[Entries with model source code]
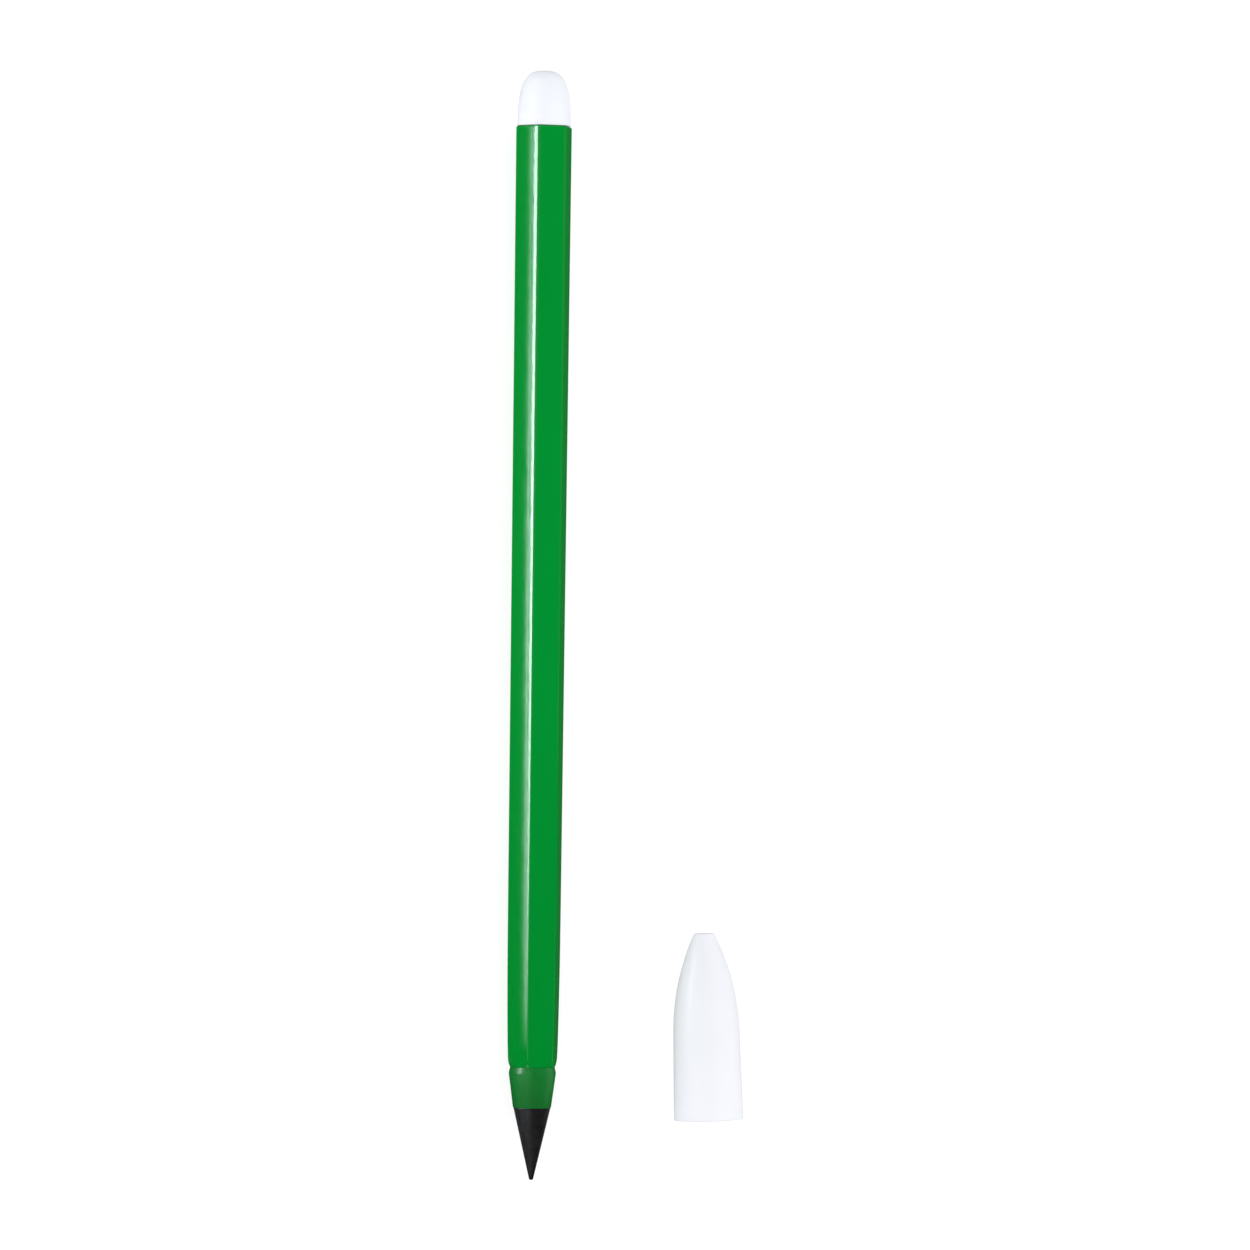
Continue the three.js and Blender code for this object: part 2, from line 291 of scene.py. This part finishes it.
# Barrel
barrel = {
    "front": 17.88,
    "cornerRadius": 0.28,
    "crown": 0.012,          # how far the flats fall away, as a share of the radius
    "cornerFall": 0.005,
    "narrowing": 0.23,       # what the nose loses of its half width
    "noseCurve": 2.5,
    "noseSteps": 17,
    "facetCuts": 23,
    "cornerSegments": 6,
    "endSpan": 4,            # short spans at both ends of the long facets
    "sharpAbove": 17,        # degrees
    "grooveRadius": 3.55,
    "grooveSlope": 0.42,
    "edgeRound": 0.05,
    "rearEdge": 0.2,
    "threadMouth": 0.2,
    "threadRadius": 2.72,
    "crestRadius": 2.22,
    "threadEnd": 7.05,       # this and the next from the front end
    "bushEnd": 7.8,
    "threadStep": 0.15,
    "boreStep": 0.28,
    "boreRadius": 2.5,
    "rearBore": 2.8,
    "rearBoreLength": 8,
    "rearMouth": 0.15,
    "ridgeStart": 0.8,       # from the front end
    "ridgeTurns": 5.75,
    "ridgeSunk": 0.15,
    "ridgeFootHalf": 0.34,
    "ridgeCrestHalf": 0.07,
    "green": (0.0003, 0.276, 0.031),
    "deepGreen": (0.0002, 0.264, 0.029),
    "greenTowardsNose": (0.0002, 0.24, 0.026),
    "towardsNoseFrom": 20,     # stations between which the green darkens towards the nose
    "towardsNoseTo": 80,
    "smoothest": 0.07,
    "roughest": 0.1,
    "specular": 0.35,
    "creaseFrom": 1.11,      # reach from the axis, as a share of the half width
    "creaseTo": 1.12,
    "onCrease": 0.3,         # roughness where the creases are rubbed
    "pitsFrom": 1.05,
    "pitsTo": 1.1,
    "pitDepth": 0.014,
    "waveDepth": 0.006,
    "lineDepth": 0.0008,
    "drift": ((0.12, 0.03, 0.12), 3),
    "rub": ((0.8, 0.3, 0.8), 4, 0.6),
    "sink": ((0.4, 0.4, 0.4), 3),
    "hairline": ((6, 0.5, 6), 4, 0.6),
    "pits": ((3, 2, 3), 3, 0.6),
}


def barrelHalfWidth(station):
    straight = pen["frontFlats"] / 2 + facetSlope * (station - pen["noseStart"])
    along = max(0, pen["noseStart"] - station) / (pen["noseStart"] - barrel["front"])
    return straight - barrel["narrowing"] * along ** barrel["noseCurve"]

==

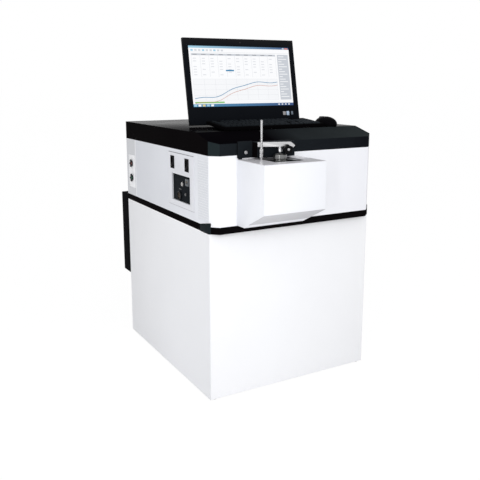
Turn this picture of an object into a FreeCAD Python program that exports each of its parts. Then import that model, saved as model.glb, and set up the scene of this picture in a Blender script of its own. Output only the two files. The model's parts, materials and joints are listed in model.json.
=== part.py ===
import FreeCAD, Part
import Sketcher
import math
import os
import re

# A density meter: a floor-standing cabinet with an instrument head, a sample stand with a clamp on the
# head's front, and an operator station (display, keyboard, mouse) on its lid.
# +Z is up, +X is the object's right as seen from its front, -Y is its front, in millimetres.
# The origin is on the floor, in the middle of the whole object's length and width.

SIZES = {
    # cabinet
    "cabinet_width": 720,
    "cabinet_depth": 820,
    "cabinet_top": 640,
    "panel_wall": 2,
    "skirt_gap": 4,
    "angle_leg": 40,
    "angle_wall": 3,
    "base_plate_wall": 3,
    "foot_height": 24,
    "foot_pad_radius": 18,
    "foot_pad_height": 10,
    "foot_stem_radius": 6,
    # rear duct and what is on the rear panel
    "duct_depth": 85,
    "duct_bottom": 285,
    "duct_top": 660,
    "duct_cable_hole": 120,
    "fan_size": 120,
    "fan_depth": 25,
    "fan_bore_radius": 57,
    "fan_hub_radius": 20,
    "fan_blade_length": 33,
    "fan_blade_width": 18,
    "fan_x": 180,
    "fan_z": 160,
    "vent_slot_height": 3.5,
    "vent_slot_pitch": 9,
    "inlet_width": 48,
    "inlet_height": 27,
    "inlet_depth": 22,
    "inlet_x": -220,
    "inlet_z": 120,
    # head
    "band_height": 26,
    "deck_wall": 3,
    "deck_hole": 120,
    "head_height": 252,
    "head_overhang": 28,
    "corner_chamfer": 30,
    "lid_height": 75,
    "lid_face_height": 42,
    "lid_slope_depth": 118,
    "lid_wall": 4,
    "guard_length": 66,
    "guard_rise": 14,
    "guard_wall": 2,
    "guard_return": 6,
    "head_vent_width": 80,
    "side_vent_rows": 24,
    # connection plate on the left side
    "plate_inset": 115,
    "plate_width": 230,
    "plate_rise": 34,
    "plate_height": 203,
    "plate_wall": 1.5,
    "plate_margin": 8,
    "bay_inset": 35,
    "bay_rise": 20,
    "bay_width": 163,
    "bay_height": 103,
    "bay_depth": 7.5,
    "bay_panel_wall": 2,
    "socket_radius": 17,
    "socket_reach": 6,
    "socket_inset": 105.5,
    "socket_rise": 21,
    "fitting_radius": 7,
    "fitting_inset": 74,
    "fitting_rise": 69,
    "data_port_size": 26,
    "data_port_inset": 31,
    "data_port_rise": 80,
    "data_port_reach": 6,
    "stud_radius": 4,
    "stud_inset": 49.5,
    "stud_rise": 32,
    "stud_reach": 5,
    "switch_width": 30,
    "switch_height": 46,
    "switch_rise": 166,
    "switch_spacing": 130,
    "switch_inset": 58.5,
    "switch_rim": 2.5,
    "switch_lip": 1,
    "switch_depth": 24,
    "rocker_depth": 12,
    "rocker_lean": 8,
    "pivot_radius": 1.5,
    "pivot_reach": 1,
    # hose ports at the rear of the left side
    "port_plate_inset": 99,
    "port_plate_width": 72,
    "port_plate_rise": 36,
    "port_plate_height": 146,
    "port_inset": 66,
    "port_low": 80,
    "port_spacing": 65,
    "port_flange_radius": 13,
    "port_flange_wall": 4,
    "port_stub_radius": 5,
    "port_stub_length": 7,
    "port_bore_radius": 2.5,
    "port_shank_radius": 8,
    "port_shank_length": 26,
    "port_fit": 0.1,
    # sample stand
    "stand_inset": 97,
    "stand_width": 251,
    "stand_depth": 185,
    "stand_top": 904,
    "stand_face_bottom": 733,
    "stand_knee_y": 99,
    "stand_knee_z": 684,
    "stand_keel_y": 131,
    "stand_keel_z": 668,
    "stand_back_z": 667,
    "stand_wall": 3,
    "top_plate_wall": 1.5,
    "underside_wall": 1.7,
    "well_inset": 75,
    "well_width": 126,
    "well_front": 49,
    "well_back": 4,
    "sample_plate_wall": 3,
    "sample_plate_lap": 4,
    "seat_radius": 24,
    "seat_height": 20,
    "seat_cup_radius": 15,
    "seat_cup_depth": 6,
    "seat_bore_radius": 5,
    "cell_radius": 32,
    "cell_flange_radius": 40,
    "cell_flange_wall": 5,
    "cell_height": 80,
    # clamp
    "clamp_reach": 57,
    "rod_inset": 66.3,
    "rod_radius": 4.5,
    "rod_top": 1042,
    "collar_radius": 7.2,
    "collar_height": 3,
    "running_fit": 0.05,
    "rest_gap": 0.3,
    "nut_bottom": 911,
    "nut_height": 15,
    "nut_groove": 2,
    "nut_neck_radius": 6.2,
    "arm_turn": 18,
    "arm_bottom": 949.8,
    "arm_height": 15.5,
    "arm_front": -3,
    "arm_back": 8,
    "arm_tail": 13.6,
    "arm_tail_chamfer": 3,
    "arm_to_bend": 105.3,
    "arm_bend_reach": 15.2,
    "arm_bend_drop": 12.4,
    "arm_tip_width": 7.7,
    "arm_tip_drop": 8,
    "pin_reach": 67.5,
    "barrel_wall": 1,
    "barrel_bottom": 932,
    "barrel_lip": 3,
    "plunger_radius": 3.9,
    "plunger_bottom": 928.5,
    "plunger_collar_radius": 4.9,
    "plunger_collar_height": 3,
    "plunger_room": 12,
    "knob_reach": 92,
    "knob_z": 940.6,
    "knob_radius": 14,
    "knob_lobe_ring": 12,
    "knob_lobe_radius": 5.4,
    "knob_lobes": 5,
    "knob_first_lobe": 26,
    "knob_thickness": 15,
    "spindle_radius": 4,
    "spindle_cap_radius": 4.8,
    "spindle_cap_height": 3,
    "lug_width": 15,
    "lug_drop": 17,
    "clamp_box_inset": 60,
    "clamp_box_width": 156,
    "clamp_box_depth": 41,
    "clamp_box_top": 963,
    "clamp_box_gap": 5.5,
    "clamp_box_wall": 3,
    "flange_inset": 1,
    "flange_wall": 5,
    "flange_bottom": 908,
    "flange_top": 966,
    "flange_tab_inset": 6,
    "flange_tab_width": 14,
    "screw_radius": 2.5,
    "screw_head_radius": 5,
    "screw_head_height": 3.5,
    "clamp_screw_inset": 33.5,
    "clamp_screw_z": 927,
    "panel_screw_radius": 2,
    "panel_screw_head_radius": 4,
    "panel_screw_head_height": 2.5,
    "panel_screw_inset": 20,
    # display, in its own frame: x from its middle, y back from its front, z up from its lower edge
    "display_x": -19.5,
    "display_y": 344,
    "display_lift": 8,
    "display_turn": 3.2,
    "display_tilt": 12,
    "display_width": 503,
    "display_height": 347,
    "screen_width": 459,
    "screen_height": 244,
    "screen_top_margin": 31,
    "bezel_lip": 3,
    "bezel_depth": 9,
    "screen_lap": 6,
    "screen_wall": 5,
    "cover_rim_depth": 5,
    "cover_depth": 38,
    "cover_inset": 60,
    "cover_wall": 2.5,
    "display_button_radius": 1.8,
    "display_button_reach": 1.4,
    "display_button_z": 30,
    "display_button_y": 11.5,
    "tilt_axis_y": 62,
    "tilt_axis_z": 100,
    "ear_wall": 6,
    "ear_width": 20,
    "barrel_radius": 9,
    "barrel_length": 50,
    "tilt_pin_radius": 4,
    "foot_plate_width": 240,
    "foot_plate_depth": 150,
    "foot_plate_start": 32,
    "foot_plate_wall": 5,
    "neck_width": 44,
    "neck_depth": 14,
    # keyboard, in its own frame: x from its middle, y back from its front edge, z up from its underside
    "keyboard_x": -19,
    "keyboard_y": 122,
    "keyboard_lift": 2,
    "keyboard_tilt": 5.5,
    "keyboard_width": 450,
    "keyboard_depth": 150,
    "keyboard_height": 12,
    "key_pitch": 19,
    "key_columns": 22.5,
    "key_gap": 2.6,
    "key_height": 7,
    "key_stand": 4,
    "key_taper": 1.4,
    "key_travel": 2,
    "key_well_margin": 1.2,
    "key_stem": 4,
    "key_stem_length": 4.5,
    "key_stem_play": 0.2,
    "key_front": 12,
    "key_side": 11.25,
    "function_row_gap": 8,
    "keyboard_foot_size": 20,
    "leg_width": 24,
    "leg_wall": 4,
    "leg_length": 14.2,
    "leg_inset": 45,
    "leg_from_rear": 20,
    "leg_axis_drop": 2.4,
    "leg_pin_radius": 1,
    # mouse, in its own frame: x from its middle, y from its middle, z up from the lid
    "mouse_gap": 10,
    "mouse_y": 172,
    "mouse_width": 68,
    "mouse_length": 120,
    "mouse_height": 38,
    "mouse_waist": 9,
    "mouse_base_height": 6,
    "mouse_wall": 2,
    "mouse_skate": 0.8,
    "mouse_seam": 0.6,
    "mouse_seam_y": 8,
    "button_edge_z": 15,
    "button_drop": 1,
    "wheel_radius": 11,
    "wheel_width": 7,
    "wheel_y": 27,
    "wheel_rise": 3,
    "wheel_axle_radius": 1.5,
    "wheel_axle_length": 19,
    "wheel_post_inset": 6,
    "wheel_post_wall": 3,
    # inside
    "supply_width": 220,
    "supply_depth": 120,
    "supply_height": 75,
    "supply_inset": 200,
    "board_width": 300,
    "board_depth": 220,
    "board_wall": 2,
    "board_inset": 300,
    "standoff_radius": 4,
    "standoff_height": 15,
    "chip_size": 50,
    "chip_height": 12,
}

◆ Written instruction
Look back at the entries above. Retype the line with "Turn this picture", the line with "# The origin", and all lines in between.

◆ The result
Turn this picture of an object into a FreeCAD Python program that exports each of its parts. Then import that model, saved as model.glb, and set up the scene of this picture in a Blender script of its own. Output only the two files. The model's parts, materials and joints are listed in model.json.
=== part.py ===
import FreeCAD, Part
import Sketcher
import math
import os
import re

# A density meter: a floor-standing cabinet with an instrument head, a sample stand with a clamp on the
# head's front, and an operator station (display, keyboard, mouse) on its lid.
# +Z is up, +X is the object's right as seen from its front, -Y is its front, in millimetres.
# The origin is on the floor, in the middle of the whole object's length and width.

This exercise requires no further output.